On average, temperatures in urban forests are 2.9 degrees lower than in un-forested urban areas. Across New York City, over 7 million people, or nearly 80% of New Yorkers, are affected by elevated temperatures. The Inflation Reduction Act included historic investments to flight climate change, including funding to create equitable access to green spaces across New York. Urban forests help cool our neighborhoods, protect New Yorkers from dangerous heat waves, and improve air quality, health and mental health outcomes, and overall quality of life. The Inflation Reduction Act included $1.5 billion over the next 10 years for the U.S. Forest Service’s Urban and Community Forestry program.

The federal funding announced today will be distributed between the NYC Department of Parks and Recreation and The Bronx is Blooming. The projects financed by the funding are described below.

NYC Department of Parks and Recreation: The first project will establish a green job training and employment program, providing a pathway into forest restoration careers for underserved communities. The second project includes growing the urban forest through planting trees and preserving existing trees. It promotes community engagement through outreach, education, and empowerment. The project also offers paid training and employment opportunities for youth and adults, focusing on workforce development and green jobs.

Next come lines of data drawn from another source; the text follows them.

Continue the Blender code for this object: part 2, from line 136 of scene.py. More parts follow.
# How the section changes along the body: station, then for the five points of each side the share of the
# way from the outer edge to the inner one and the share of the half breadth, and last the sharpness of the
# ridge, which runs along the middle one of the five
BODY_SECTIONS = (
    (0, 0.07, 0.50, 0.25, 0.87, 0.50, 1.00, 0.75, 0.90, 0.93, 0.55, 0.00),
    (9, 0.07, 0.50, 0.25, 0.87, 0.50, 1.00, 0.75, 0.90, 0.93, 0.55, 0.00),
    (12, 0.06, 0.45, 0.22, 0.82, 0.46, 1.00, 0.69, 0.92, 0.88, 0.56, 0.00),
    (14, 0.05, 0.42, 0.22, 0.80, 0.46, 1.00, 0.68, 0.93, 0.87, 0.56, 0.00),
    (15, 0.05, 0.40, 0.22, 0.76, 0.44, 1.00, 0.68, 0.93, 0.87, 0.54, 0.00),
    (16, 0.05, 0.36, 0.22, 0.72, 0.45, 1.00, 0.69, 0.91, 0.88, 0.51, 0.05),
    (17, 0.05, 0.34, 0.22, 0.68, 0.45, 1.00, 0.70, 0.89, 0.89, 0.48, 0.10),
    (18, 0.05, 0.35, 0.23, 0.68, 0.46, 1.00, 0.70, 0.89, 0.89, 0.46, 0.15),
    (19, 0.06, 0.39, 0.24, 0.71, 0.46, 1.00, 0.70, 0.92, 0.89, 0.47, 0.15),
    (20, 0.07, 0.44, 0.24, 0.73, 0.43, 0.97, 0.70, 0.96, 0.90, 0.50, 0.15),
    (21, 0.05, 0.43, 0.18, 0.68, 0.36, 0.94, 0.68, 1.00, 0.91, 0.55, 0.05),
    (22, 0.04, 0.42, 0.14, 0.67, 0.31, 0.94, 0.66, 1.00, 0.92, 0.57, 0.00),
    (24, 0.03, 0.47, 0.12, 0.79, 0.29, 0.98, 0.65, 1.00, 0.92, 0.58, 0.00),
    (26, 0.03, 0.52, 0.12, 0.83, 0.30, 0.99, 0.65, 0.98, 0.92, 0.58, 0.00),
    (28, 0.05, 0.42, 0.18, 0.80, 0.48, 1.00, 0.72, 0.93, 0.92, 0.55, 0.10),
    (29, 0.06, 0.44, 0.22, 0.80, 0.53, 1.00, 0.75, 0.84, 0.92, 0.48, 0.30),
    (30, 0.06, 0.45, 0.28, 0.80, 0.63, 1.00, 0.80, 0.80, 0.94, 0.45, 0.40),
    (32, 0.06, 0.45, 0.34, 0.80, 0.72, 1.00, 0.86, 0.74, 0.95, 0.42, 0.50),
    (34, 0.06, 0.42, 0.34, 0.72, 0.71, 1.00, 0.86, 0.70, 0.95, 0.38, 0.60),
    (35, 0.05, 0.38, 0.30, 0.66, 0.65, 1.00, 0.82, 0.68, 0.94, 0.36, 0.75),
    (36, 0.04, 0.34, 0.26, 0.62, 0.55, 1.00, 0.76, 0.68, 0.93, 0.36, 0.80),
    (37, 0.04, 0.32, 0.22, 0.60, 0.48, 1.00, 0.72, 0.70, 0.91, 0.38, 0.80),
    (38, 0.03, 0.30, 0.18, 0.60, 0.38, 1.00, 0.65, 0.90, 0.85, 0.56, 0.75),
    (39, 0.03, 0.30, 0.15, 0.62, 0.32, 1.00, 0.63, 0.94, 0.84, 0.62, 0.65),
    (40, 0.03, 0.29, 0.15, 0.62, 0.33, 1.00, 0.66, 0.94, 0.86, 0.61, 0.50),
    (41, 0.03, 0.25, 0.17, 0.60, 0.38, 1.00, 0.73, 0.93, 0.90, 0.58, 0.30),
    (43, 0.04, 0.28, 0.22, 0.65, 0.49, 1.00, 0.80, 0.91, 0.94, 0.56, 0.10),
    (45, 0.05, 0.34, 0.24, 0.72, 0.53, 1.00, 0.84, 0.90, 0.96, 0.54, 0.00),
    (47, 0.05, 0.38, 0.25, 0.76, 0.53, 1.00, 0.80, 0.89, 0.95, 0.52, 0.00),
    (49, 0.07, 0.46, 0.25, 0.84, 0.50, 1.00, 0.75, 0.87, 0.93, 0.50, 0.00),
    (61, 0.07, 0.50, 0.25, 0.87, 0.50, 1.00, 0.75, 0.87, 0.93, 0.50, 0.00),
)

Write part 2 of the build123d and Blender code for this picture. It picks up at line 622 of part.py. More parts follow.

The Bronx is Blooming: This project engages K-12 students in environmental education and tree stewardship, provides green jobs and forestry training for local youth, and brings new trees to Bronx neighborhoods. It addresses long-standing environmental and health inequities related to air quality, excessive heat, and park access, while creating economic opportunities in disadvantaged communities.